Despite its suggestive topic, this documentary is a surprisingly educational exploration of the fascinating history of how nudity in films has changed with the times. Wolf does a good job of lining up a wide range of interview subjects, from former ingenues who remember their first time disrobing for a movie to actors whose skin-exposing roles permanently changed their trajectory in Hollywood. Occasionally, other directors and writers give commentary about why nudity was included in their films, and now-middle-aged actors share their perspectives on why they felt they had to show their bodies to land roles. Most of the actors don't express any regret, but they do admit that they were perceived differently for doing nude scenes and that they're relieved young actors no longer have to do nudity.
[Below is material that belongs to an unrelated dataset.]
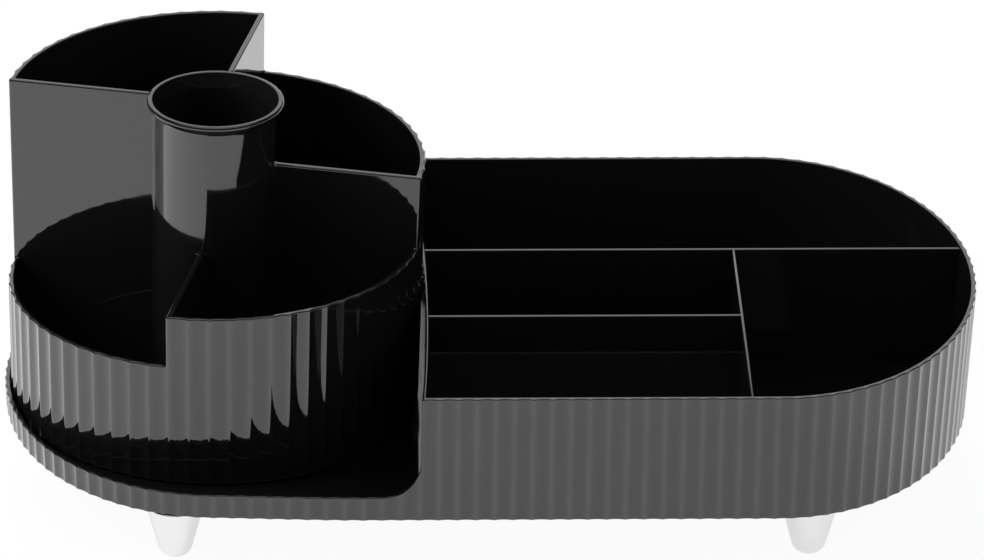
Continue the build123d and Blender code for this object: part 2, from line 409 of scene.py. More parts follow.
@dataclass
class FlutedWall:
    """A drafted wall, fluted outside and smooth inside, closed by a floor, with a stepping rim."""

    flutes: int
    flute_depth: float
    thickness: float
    bottom: float
    floor: float
    draft: float
    rim_rounding: float
    foot_rounding: float
    floor_fillet: float
    step_foot: float
    crown: float
    floor_hole: float = 0.0
    bearing: Bearing = Bearing()
    support: float = 0.25
    # How fast the ridge values fall off beside a ridge; this sets the width of the painted ridge highlight.
    ridge_fall: float = 1.5
    whole: float = field(init=False)
    draft_from: float = field(init=False)
    fluting: Fluting = field(init=False)

    @property
    def slope(self) -> float:
        """Returns the draft as a slope."""
        return math.tan(math.radians(self.draft))

    def outline(self, along: Array) -> tuple[Array, Array, Array, Array]:
        """Returns x, y and the outward normal's x and y of the ridges, where the draft is nought."""
        raise NotImplementedError

    def rim_steps(self) -> list[Step]:
        """Returns the rim's upright edges in order, counter-clockwise."""
        raise NotImplementedError

    def dividers(self) -> list["Plate"]:
        """Returns the plates that stand inside the wall."""
        raise NotImplementedError

    def skirt(self, along: Array) -> list["Row"]:
        """Returns the rows from the floor's lower face to the bottom edge, where the wall goes lower."""
        return []

    def surface(self, along: Array, height: Array, depth: float, fluted: float) -> Array:
        """Returns points moved inwards from the outline by the draft, a depth and the flutes.

        The inset is (h - z) tan(draft) + depth + flute depth, along the outline's normal, with h the
        height where the draft is nought.

        Args:
            along: Distances along the outline.
            height: Heights.
            depth: Extra depth under the ridges.
            fluted: Share of the flutes' depth, 0 for a smooth face.

        Returns:
            Points shaped (count, 3).
        """
        x, y, normal_x, normal_y = self.outline(along)
        inset = (self.draft_from - height) * self.slope + depth + fluted * self.fluting.depth_at(along)
        return np.stack([x - inset * normal_x, y - inset * normal_y, height], axis=-1)

    def floor_middle(self, edge: Array) -> Array:
        """Runs a flat floor straight inwards to the hole round the hub, or to the axis.

        Args:
            edge: Points along the floor's outer edge, shaped (count, 3).

        Returns:
            Points of the same shape.
        """
        offset = edge[:, :2] - np.array(self.bearing.axis)
        way = offset / np.linalg.norm(offset, axis=1, keepdims=True)
        return np.concatenate([np.array(self.bearing.axis) + self.floor_hole * way, edge[:, 2:]], axis=1)

    def row(self, along: Array, height: Array, depth: float, fluted: float = 1.0) -> Row:
        """Returns a row of the surface; its ridge values, which place the painted ridge highlight, are 1 on
        the ridges and fall to 0 beside them.
        """
        ridge = fluted * (1 - self.fluting.depth_at(along) / self.flute_depth) ** self.ridge_fall
        return Row(self.surface(along, height, depth, fluted), ridge)

    def level_row(self, along: Array, height: float, depth: float, fluted: float = 1.0) -> Row:
        """Returns a row at one height."""
        return self.row(along, np.full_like(along, height), depth, fluted)

    def underside(self, along: Array) -> list[Row]:
        """Returns the rows from the floor's middle over the underside and round the bottom edge.

        Args:
            along: Distances along the wall.

        Returns:
            The rows, from the middle outwards.
        """
        rows = self.skirt(along)
        for across, up in zip(*rounding(self.foot_rounding)):
            rows.append(self.level_row(along, self.bottom + up, across))
        rows.append(self.level_row(along, self.bottom + self.foot_rounding + self.support, 0.0))
        return [Row(self.floor_middle(rows[0].points), np.zeros_like(along), starts_flat=True), *rows]

    def rim_path(self) -> RimPath:
        """Joins the upright steps with the level rims between them.

        Returns:
            The closed path of the free edge.
        """
        steps = self.rim_steps()
        stretches = []
        for step, after in zip(steps, [*steps[1:], steps[0]._replace(at=steps[0].at + self.whole)]):
            rises = step.turn is Turn.RISE
            start = step.at + (self.crown if rises else self.step_foot)
            stop = after.at - (self.step_foot if after.turn is Turn.RISE else self.crown)
            level = step.high if rises else step.low
            stretches.append(RimPath.upright(step, self.step_foot, self.crown))
            stretches.append(RimPath.level(self.fluting.stations(start, stop), level))
        return RimPath.join(stretches)

    def wall_grid(self) -> Grid:
        """Carries the wall's section along its rim.

        From the middle of the underside the rows run out, round the bottom edge, up the fluted face, over
        the rim and down the smooth face to the floor's middle. A row that lies d inside the free edge
        has the rim's place plus d times the way into the wall. The faces have a row at the lower end of
        each upright edge, so that what stands beside it shares its points. The smooth face has the fluted
        face's rows in reverse, the wall's thickness further in.

        Returns:
            Points, flat strips and ridge values.
        """
        upright_from = 1 - 1e-9
        digits = 6
        crest_share = 1 / 3
        path = self.rim_path()
        lowest = min(path.height)
        upright = np.abs(path.into_along) > upright_from
        levels = [level for level in sorted(set(np.round(path.height[upright], digits))) if level > lowest]
        inset = self.rim_rounding + self.support
        along = path.along + inset * path.into_along
        height = path.height + inset * path.into_height
        face = [(along, np.minimum(height, level), 0.0) for level in levels]
        face.append((along, height, 0.0))
        for down, across in zip(*rounding(self.rim_rounding)):
            edge_height = path.height + down * path.into_height
            face.append((path.along + down * path.into_along, edge_height, across))
        face.append((path.along, path.height, self.rim_rounding + crest_share * self.support))
        rows = [*self.underside(along), *(self.row(*place) for place in face)]
        for inner_along, inner_height, depth in reversed(face):
            rows.append(self.row(inner_along, inner_height, self.thickness - depth, 0.0))
        above = self.floor + self.floor_fillet + self.support
        rows.append(self.level_row(along, above, self.thickness, 0.0))
        for up, across in zip(*rounding(self.floor_fillet)):
            rows.append(self.level_row(along, self.floor + up, self.thickness + across, 0.0))
        rows[-1].starts_flat = True
        rows.append(Row(self.floor_middle(rows[-1].points), np.zeros_like(along)))
        if self.floor_hole:
            rows.append(Row(rows[0].points, rows[0].ridge))
        flat = tuple(number for number, row in enumerate(rows) if row.starts_flat)
        return np.stack([row.points for row in rows]), flat, np.stack([row.ridge for row in rows])

    def moulding(self, name: str) -> MeshPiece:
        """Starts a piece with the wall and the plates inside it.

        Args:
            name: The piece's name.

        Returns:
            The piece, open to more grids.
        """
        piece = MeshPiece(name)
        piece.add_grid(*self.wall_grid())
        for plate in self.dividers():
            piece.add_grid(*plate.rows())
        return piece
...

Although Skin is more educational than it is salacious, there's an undeniable abundance of video footage of the many, many examples of nudity in movies. Viewers will see naked breasts, bare bottoms, and full-frontal nudity, as well as many sex scenes in all genres: comedies, dramas, romances, sci-fi/fantasies, horror flicks, B movies, and more. A few interviewees are proud of the nudity in their movies, including Kristanna Loken and Shannon Elizabeth. And McDowell is positively cheery about his reputation for nudity (Caligula, A Clockwork Orange). But seeing other actors describe their experiences and explain how they were simply expected to do nudity or they wouldn't have been cast is definitely bittersweet.
Talk to your kids about ...
Families can talk about what purpose the clips of nude scenes in Skin: A History of Nudity in the Movies serve. Could the movie have been made without them?
Talk about the role that sexism plays in how nude scenes are perceived and how often they feature women rather than men. Is there a double standard? What does the term "male gaze" mean?
What did you learn from the movie about the history of nudity in film? Was anything surprising? What do you think about the time period when movies were more heavily censored?
Discuss the reasons you think it's easier for actors to not do nude scenes currently than it was in previous decades. Do you think nude scenes overall are less common than they used to be?